Khan is running on a socially conservative, anti-corruption platform. He denies colluding with the military establishment and praises the disqualifications and prosecutions of PML-N figures as a long-needed crackdown on graft.
The ban on Aziz came just a day after an Election Commission tribunal barred the outgoing prime minister, Shahid Khaqan Abbasi, who took over after Sharif was ousted, from standing for election in his home constituency, though he is contesting another seat in Islamabad.
The Supreme Court had held Aziz in contempt of court for describing its removal of Sharif last July as politically motivated. Aziz says he was misquoted.
In the case of Abbasi, an Election Commission tribunal ruled that he had failed to declare an accurate value of his assets in his nomination papers.
Abbasi denied the charges and termed the decision illegal, saying he would appeal against the ban.
“It is an election for the parliament. They have made it a joke,” he told television news channels.
Sharif has been barred for life from returning to politics, and is separately facing criminal charges in an anti-corruption court that could see him sentenced to prison in the coming weeks.
Islamist parties have seldom had a major impact in Pakistani elections, though they have created a high profile and have at times, according to analysts, enjoyed covert support from Pakistan’s intelligence agencies.
Still, a rash of new Islamist political parties have entered the political sphere in the past year, an apparent fulfilment of an army-backed proposal to “mainstream” extremists groups into politics that Sharif rejected while in office. The military has denied it is behind any of the new religious right parties.
“Pakistan has leaned on Ludhianvi to help in very interesting ways – ranging from reaching out to the Afghan Taliban to pitch the idea of peace talks, to trying to reduce violence in Pakistani neighbourhoods,” said Michael Kugelman, a South Asia expert at the Woodrow Wilson Center in Washington.
“Taking Ludhianvi off the terror list may be meant as a goodwill gesture towards someone that the state would like to keep in its good graces.”
Ludhianvi’s ASWJ shares roots with the more violent Lashkar-e-Jhangvi militant group based in central Punjab province, which had strong ties to al Qaeda and has waged a deadly campaign against Shi’ites for more than two decades.
It was unclear who authorised the removal of Ludhianvi from the watchlist, with federal and provincial authorities both saying others were responsible.
An order from the National Counter Terrorism Authority (NACTA) dated June 14 that was obtained by Reuters specifies that Ludhianvi be taken off the “schedule four” list of people with links to terrorism and his bank accounts unfrozen.
However, a senior official with NACTA said the body was acting on recommendations from the Punjab government.
“We got a recommendation from Punjab government that Ludhianvi was no more on fourth schedule and wasn’t required on watchlist, and we just removed him,” a NACTA official said.
But, Hasan Askari Rizvi, the caretaker chief minister of Punjab province, indicated that the decision came from the federal government.
“Punjab Government is implementing decisions of Election Commission and the federal government in this regard,” Rizvi told Reuters.
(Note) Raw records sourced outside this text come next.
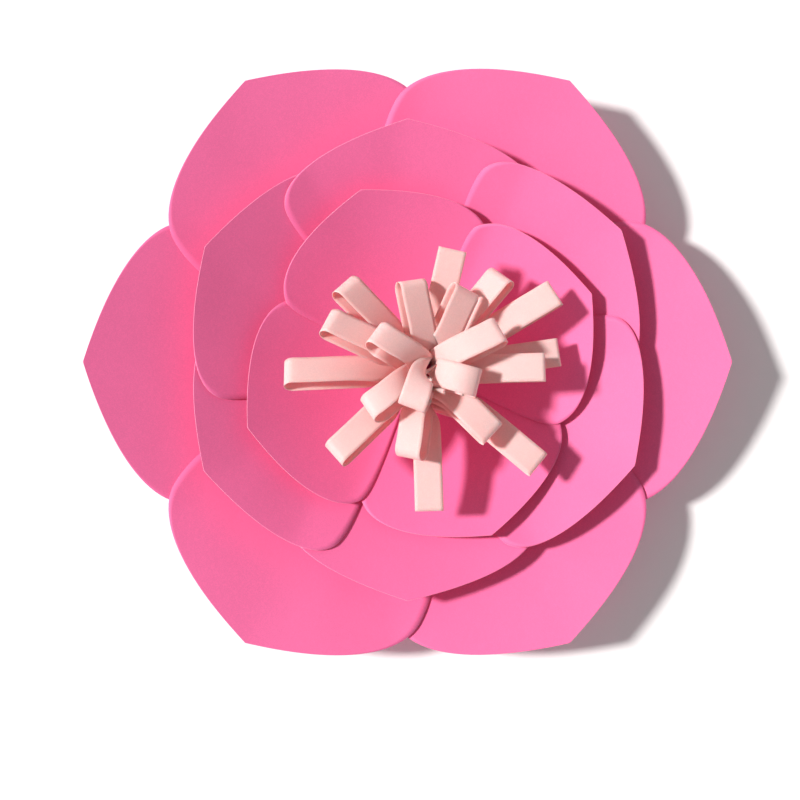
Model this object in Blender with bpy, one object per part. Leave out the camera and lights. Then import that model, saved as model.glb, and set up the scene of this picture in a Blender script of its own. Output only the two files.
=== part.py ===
# A giant wall flower of cut card, lying on its back: three rings of cupped petals on a
# round base, with a rolled strip of paper loops standing in the middle.
# Metres, +Z up out of the flower. The origin is the middle of the base's back face.

import math

import bmesh
import bpy
from mathutils import Matrix, Vector

# Card and paper
CARD = 0.0003             # thickness of the petal card
BASE_CARD = 0.0008        # thickness of the round base
LOOP_PAPER = 0.0003       # thickness of the looped strip's paper
SEAT_GAP = 0.0003         # clearance between a layer and what it is glued to
LAP_GAP = 0.0005          # clearance between two petals of one ring where they lap

# Round base
BASE_RADIUS = 0.060
BASE_SEGMENTS = 48

# How a petal stands
FLATNESS = 0.5            # 0 is a turned bowl, 1 is a flat petal
LAP_WINDOW = 0.24         # share of the spacing over which a petal climbs onto its neighbour
LAP_SOFTNESS = 0.0006     # height over which it begins to climb
EDGE_LIFT = 0.0015        # how far its free lapping edge springs up at the rim
EDGE_LIFT_FROM = 0.55     # share of the tip radius where that spring begins

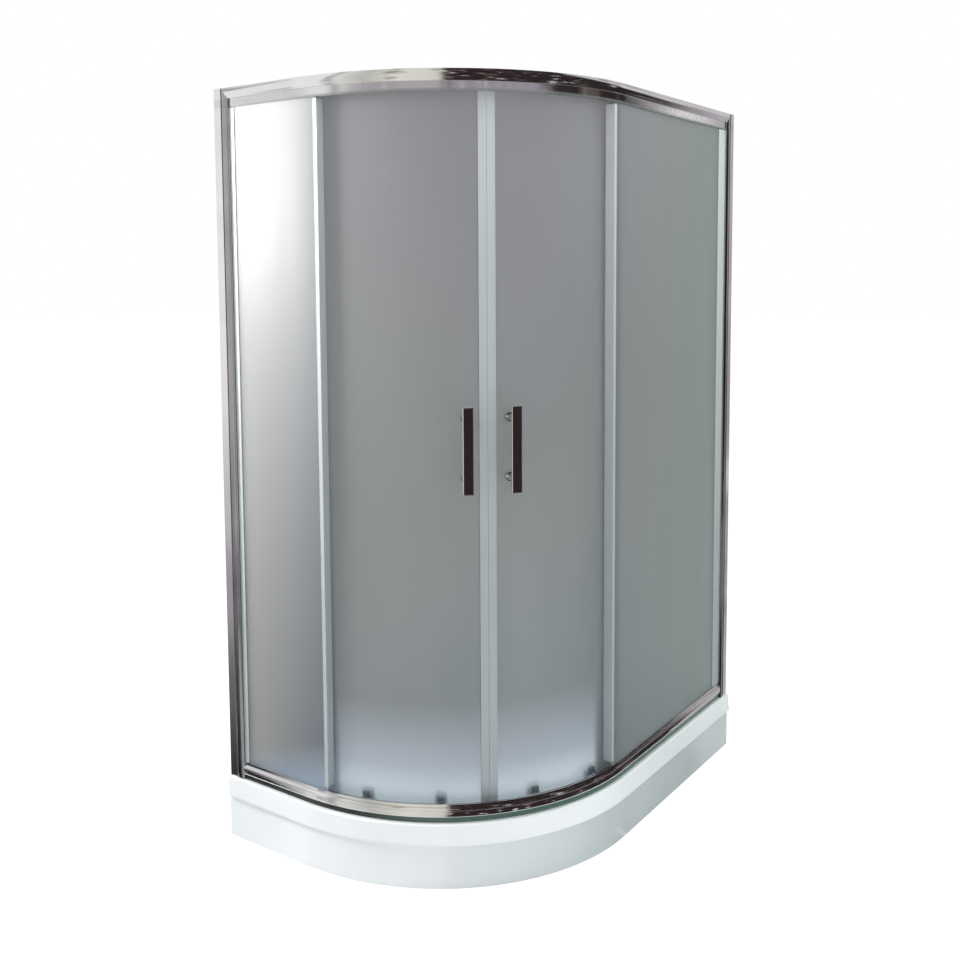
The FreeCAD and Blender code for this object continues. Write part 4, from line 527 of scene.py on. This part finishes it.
def make_surround():
    bpy.ops.object.select_all(action="DESELECT")
    bpy.ops.mesh.primitive_cylinder_add(
        vertices=96, radius=WALL_RADIUS, depth=WALL_HEIGHT, end_fill_type="TRIFAN",
        location=(0.0, 0.0, WALL_HEIGHT / 2 - WALL_DROP))
    wall = bpy.context.object
    wall.name = "studio_cards"
    bpy.ops.object.transform_apply(location=True)
    select_faces(wall, lambda face: face.center.z > WALL_HEIGHT - 0.01)
    bpy.ops.mesh.delete(type="FACE")
    bpy.ops.object.mode_set(mode="OBJECT")
    wall.visible_camera = False
    wall.visible_diffuse = False
    wall.visible_shadow = False
    wall.visible_transmission = False
    wall.data.materials.append(card_tones())


# ---------------------------------------------------------------------------
# Lamps and camera
# ---------------------------------------------------------------------------

LAMPS = (                         # name, place, aim, width, height, power, colour
    ("key_lamp", (-3.2, 0.9, 3.0), (-0.3, 0.0, 0.9), 2.2, 2.2, 12.0, (1.0, 0.99, 0.97)),
    ("glow_lamp", (-1.35, 1.35, 1.80), (-0.6, 0.3, 1.95), 0.9, 0.9, 58.0, (1.0, 1.0, 1.0)),
    ("top_lamp", (0.0, -0.4, 4.2), (0.0, 0.0, 0.9), 2.6, 2.6, 45.0, (1.0, 1.0, 1.0)),
    ("right_lamp", (1.5, -2.6, 2.2), (0.4, -0.4, 0.9), 1.6, 1.6, 16.0, (0.80, 1.0, 0.88)),
    ("low_lamp", (-0.55, -1.35, 0.15), (-0.25, -0.30, 0.12), 0.8, 0.2, 2.0, (0.98, 1.0, 1.0)),
)
CAMERA_PLACE = (-2.38371, -1.56959, 1.37353)
CAMERA_TURN, CAMERA_TIP, CAMERA_ROLL = -53.915, 4.982, -0.475      # degrees
FRAME_WIDTH = 960.0               # the photograph's, in pixels, as the next three
FOCAL_LENGTH = 1103.9
CENTRE_X = 446.0
CENTRE_Y = 368.0
SENSOR_WIDTH = 36.0


def make_lamp(name, place, aim, width, height, power, colour):
    light = bpy.data.lights.new(name, "AREA")
    light.shape = "RECTANGLE"
    light.size = width
    light.size_y = height
    light.energy = power
    light.color = colour
    holder = bpy.data.objects.new(name, light)
    bpy.context.scene.collection.objects.link(holder)
    holder.location = place
    holder.rotation_euler = (Vector(aim) - Vector(place)).to_track_quat("-Z", "Y").to_euler()
    holder.visible_glossy = False


def make_camera():
    turn, tip, roll = (math.radians(angle) for angle in (CAMERA_TURN, CAMERA_TIP, CAMERA_ROLL))
    ahead = Vector((-math.sin(turn) * math.cos(tip), math.cos(turn) * math.cos(tip), -math.sin(tip)))
    level = Vector((math.cos(turn), math.sin(turn), 0.0))
    upward = level.cross(ahead)
    right = level * math.cos(roll) + upward * math.sin(roll)
    up = upward * math.cos(roll) - level * math.sin(roll)
    lens = bpy.data.cameras.new("camera")
    lens.sensor_width = SENSOR_WIDTH
    lens.lens = FOCAL_LENGTH / FRAME_WIDTH * SENSOR_WIDTH
    lens.shift_x = (FRAME_WIDTH / 2 - CENTRE_X) / FRAME_WIDTH
    lens.shift_y = (CENTRE_Y - FRAME_WIDTH / 2) / FRAME_WIDTH
    holder = bpy.data.objects.new("camera", lens)
    bpy.context.scene.collection.objects.link(holder)
    turned = Matrix((right, up, -ahead)).transposed().to_4x4()
    holder.matrix_world = Matrix.Translation(CAMERA_PLACE) @ turned
    bpy.context.scene.camera = holder


make_floor()
make_air()
make_surround()
for row in LAMPS:
    make_lamp(*row)
make_camera()

bpy.context.scene.view_settings.view_transform = "Standard"
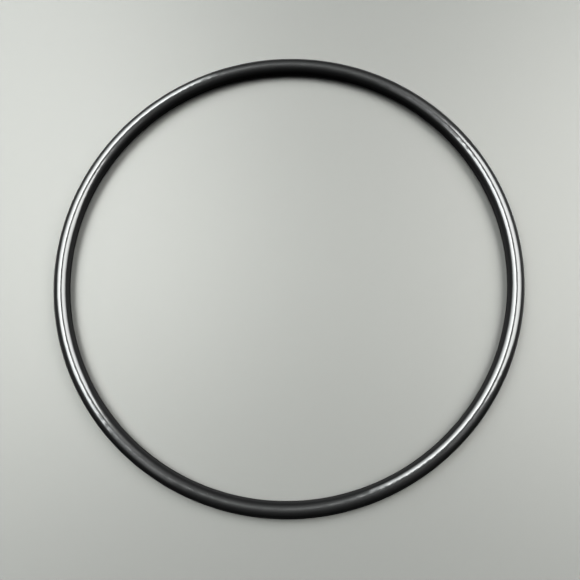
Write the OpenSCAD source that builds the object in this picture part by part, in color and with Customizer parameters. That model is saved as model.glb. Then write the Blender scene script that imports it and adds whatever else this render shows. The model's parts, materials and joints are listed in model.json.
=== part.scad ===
// Rubber o-ring: one moulded ring of round section, lying flat.
// The origin is the centre of the ring, midway through its thickness, and +Z is the ring's axis.

/* [Ring] */
// Inside diameter, across the trimmed flat
inner_d = 80; // [20:0.5:200]
// Diameter of the round section, which is also the ring's height as it lies
section_d = 3; // [1.5:0.1:8]

/* [Mould line] */
// Width of the narrow flat left where the flash was trimmed, round the inside and the outside
trim_w = 0.36; // [0.1:0.02:0.8]

/* [Finish] */
// Colour of the black rubber
rubber_colour = [0.07, 0.07, 0.075];

/* [Hidden] */
// Smoothness of the ring and of its section
$fn = 144;
section_r = section_d / 2;
// The two flats are chords of the round section, so the section is this wide between them
section_w = 2 * sqrt(pow(section_r, 2) - pow(trim_w / 2, 2));
// Radius of the circle that the middle of the section follows
centre_r = inner_d / 2 + section_w / 2;

// The rubber's cross-section: a disc with the mould flash trimmed to a flat on each side
module trimmed_section() {
    intersection() {
        circle(r = section_r);
        square([section_w, section_d], center = true);
    }
}

module o_ring() {
    color(rubber_colour)
        rotate_extrude()
            translate([centre_r, 0])
                trimmed_section();
}

o_ring();
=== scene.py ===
"""A black rubber o-ring lying flat on a pale floor, under soft studio lights.

The ring is one moulded piece: a round section swept round the ring's axis, with the flash trimmed
off it inside and outside. Its surface has the fine grain of the mould, the dull trimmed flats, and a
little of the pale dust that black rubber always picks up.
"""

import json
import math

import bpy
from mathutils import Matrix, Vector


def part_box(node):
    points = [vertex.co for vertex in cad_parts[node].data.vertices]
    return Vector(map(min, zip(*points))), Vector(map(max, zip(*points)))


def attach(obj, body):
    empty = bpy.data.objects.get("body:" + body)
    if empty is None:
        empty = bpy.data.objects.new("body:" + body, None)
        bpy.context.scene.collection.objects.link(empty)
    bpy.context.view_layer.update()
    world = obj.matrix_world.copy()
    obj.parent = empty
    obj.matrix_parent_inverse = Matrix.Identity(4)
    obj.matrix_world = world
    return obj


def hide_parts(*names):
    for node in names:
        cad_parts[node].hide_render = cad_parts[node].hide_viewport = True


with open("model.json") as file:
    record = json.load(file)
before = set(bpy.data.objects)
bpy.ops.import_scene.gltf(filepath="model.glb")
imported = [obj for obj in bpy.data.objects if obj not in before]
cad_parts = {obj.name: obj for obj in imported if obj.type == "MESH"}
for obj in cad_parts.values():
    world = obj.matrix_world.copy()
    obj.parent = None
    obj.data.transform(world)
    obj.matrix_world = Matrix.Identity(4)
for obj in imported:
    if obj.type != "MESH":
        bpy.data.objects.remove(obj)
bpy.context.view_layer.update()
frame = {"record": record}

# Sizes of the ring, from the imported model.
MM = 0.001
FITS = {mount["name"]: mount["dims"] for mount in frame["record"]["mounts"]}
INNER_WALL = FITS["inner_seat"]["r_mm"] * MM
OUTER_WALL = FITS["outer_seat"]["r_mm"] * MM
TRIM_WIDTH = FITS["inner_seat"]["length_mm"] * MM
LOW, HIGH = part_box("o_ring")
SECTION_RADIUS = (HIGH.z - LOW.z) / 2

# Fineness of the mesh. A step of the section ends on each edge of the trimmed flats.
STEPS_IN_HALF_FLAT = 2
HALF_FLAT_ANGLE = math.asin(TRIM_WIDTH / 2 / SECTION_RADIUS)
STEPS_IN_QUARTER_SECTION = round(STEPS_IN_HALF_FLAT * math.pi / 2 / HALF_FLAT_ANGLE)
STEPS_ROUND_SECTION = 4 * STEPS_IN_QUARTER_SECTION
STEPS_AROUND = 880
SEAM_GAP = 0.001 * MM

# How uneven the moulding is: the most that its slow and quick dips sink, and how wide they are.
SLOW_SINK = 0.012 * MM
SLOW_WIDTH = 4.0 * MM
QUICK_SINK = 0.025 * MM
QUICK_WIDTH = 1.3 * MM
DIPS_SEED = 4.0

# The rubber's finish: a dull black body under a glossy skin, which the trimmed flats have lost.
RUBBER_BLACK = (0.0012, 0.0012, 0.0013, 1)
RUBBER_IOR = 1.5
BODY_ROUGHNESS = 0.50
BODY_GLOSS = 0.22
SKIN_ROUGHNESS = 0.11
FLAT_EXTRA_ROUGHNESS = 0.2
FLAT_LOST_SKIN = 0.8
FLAT_EDGE = (0.9, 1.1)
PATCH_WIDTH = 9 * MM
PATCH_EXTRA_ROUGHNESS = 0.1
GRAIN_WIDTH = 0.12 * MM
GRAIN_DEPTH = 0.004 * MM
GRAIN_STRENGTH = 0.5

# The dust on the rubber: its colour, how much it covers, and the noise that it starts and is full at.
DUST_COLOUR = (0.16, 0.16, 0.15, 1)
DUST_COVER = 0.5
DUST_WIDTH = 0.5 * MM
DUST_LIMITS = (0.76, 0.80)

# The floor's size and finish.
FLOOR_SIZE = 3.0
FLOOR_COLOUR = (0.085, 0.085, 0.082, 1)
FLOOR_ROUGHNESS = 0.4
FLOOR_GLOSS = 0.35
FLOOR_GLOSS_TINT = (1, 0.98, 0.94, 1)

# The camera: how far it stands from the middle of the ring, how far it leans from straight above,
# and which way it leans, counted from +X towards +Y.
CAMERA_DISTANCE = 125 * MM
CAMERA_LEAN = math.radians(13.6)
CAMERA_BEARING = math.radians(-77.9)
CAMERA_AIM = Vector((0.79 * MM, -3.12 * MM, 0))
CAMERA_LENS = 42.36
CAMERA_SENSOR = 36
CAMERA_NEAREST = 5 * MM
CAMERA_FARTHEST = 50

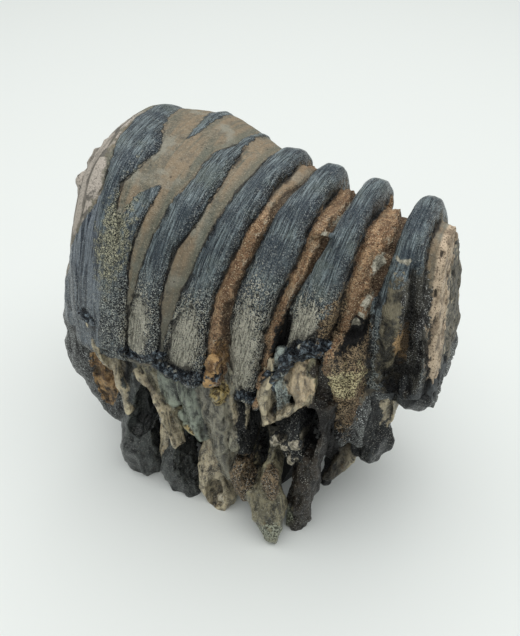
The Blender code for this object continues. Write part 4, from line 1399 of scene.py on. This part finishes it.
def add_floor():
    size = FLOOR_HALF_SIZE
    corners = np.array(((-size, -size, 0.0), (size, -size, 0.0), (size, size, 0.0), (-size, size, 0.0)))
    floor = mesh_object("floor", corners, [(0, 1, 2, 3)])
    material = bpy.data.materials.new("pale floor")
    material.use_nodes = True
    surface = material.node_tree.nodes["Principled BSDF"]
    surface.inputs["Base Color"].default_value = FLOOR_COLOUR
    surface.inputs["Roughness"].default_value = FLOOR_ROUGHNESS
    floor.data.materials.append(material)


def add_lights():
    world = bpy.data.worlds.new("studio")
    world.use_nodes = True
    background = world.node_tree.nodes["Background"]
    background.inputs["Color"].default_value = GLOW_COLOUR
    background.inputs["Strength"].default_value = GLOW_STRENGTH
    bpy.context.scene.world = world
    light = bpy.data.lights.new("overhead", "AREA")
    light.size = OVERHEAD_SIZE
    light.energy = OVERHEAD_POWER
    overhead = bpy.data.objects.new("overhead", light)
    overhead.location = OVERHEAD_PLACE
    aim = Vector(TOOTH_MIDDLE) - Vector(OVERHEAD_PLACE)
    overhead.rotation_euler = aim.to_track_quat("-Z", "Y").to_euler()
    bpy.context.scene.collection.objects.link(overhead)


def add_camera():
    """The photo's viewpoint, with the photo's field of view."""
    azimuth = math.radians(CAMERA_AZIMUTH)
    elevation = math.radians(CAMERA_ELEVATION)
    back = Vector((math.sin(azimuth) * math.cos(elevation), -math.cos(azimuth) * math.cos(elevation),
                   math.sin(elevation)))
    right = Vector((math.cos(azimuth), math.sin(azimuth), 0.0))
    data = bpy.data.cameras.new("camera")
    data.sensor_fit = "VERTICAL"
    data.sensor_height = SENSOR_HEIGHT
    data.lens = FOCAL_LENGTH * SENSOR_HEIGHT
    camera = bpy.data.objects.new("camera", data)
    bpy.context.scene.collection.objects.link(camera)
    turn = Matrix((right, back.cross(right), back)).transposed().to_4x4()
    turn.translation = Vector(CAMERA_PLACE)
    camera.matrix_world = turn
    bpy.context.scene.camera = camera


bpy.context.scene.view_settings.view_transform = "Standard"
add_tooth()
add_floor()
add_lights()
add_camera()
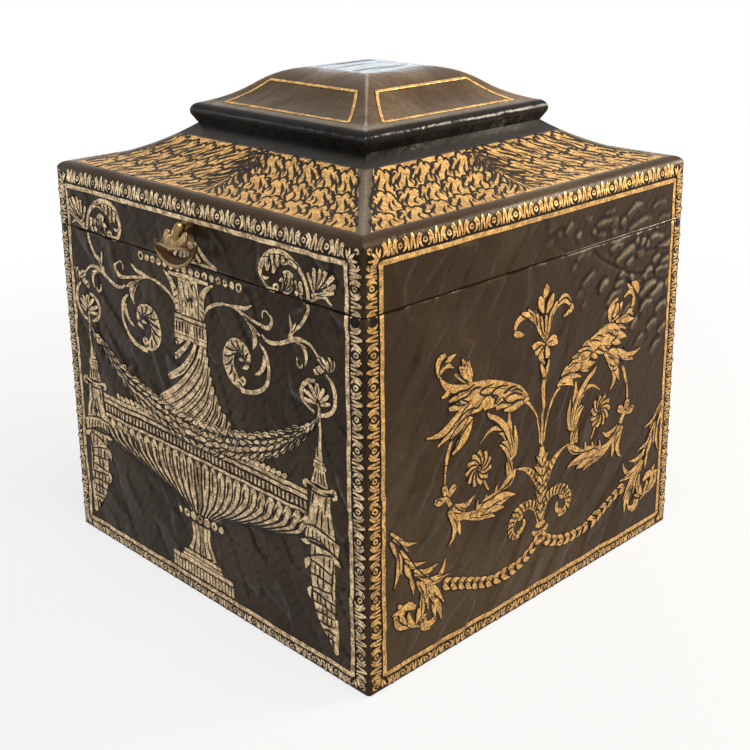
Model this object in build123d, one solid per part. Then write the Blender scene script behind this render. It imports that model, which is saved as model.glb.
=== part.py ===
from build123d import *
import os
from math import asin, atan2, cos, degrees, radians, sin

# A leather-covered wooden deed box with a stepped, moulded lid on two butt hinges and a cast
# brass pull. Millimetres, +Z up. The origin is the centre of the underside.

# ---- driving dimensions ----
BOX_WIDTH = 320.0           # X, over the leather
BOX_DEPTH = 320.0           # Y, over the leather
BODY_TOP = 242.0            # top of the body's leather rim
SEAM_GAP = 0.8              # gap between body and closed lid

BOARD = 9.0                 # wall boards and lid rails
LEATHER = 1.5               # leather skin and its turned-in rims
FELT = 0.8                  # felt under the box
FELT_INSET = 3.0            # felt's edge in from the leather
CORNER_R = 2.5              # rounded upright corners
LAP = 4.0                   # how far the side boards lap into the front and back ones
REBATE = 4.5                # how far the bottom and the deck are let into the walls
BOTTOM_BOARD = 8.0
DECK_BOARD = 6.0
LINING = 1.0                # paper-covered card lining
LINING_SETBACK = 3.0        # lining's edge back from the rim of body or lid
LINING_GAP = 0.1            # between linings that meet
MITRE_LAND = 1.0            # half width left at the inner end of the shorter mitred side

# ---- lid profile, in (inset from the leather face, height) ----
RIM_HEIGHT = 38.2           # the lid's straight rim
SHOULDER_R = 7.0            # rounded shoulder above it
RAIL_DROP = 1.0             # top of the wooden rails and deck, below the shoulder's foot
COVE_START_SLOPE = 6.0      # degrees, where the hollow leaves the shoulder
COVE_SPAN = 67.0            # level run of the hollow, from the shoulder to the crease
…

He said Ludhianvi’s assets would be unfrozen and he would be free to travel.
Ludhianvi said he had only been on the watchlist as a result of “bogus cases”.
“I have been cleared of all these cases by the courts, and Punjab home department removed my name,” he told Reuters by telephone. “I am, God willing, contesting the upcoming election just like I did in 2008 and 2013.”
Ludhianvi has made forays into politics before.
The Sunni cleric was a leader of Sipah-e-Sahaba (SSP), a sectarian group that emerged in the southern Punjab area of Jhang in the mid-1980s with the support of Pakistani intelligence and which was later linked to hundreds of killings of Shi’ites.
Recently, though, Ludhianvi has shown signs of seeking to rehabilitate his group’s image.
Earlier this year, he was one of more than 1,800 Pakistani Muslim clerics who signed an Islamic directive, or fatwa, forbidding suicide bombings, in a book unveiled by the government.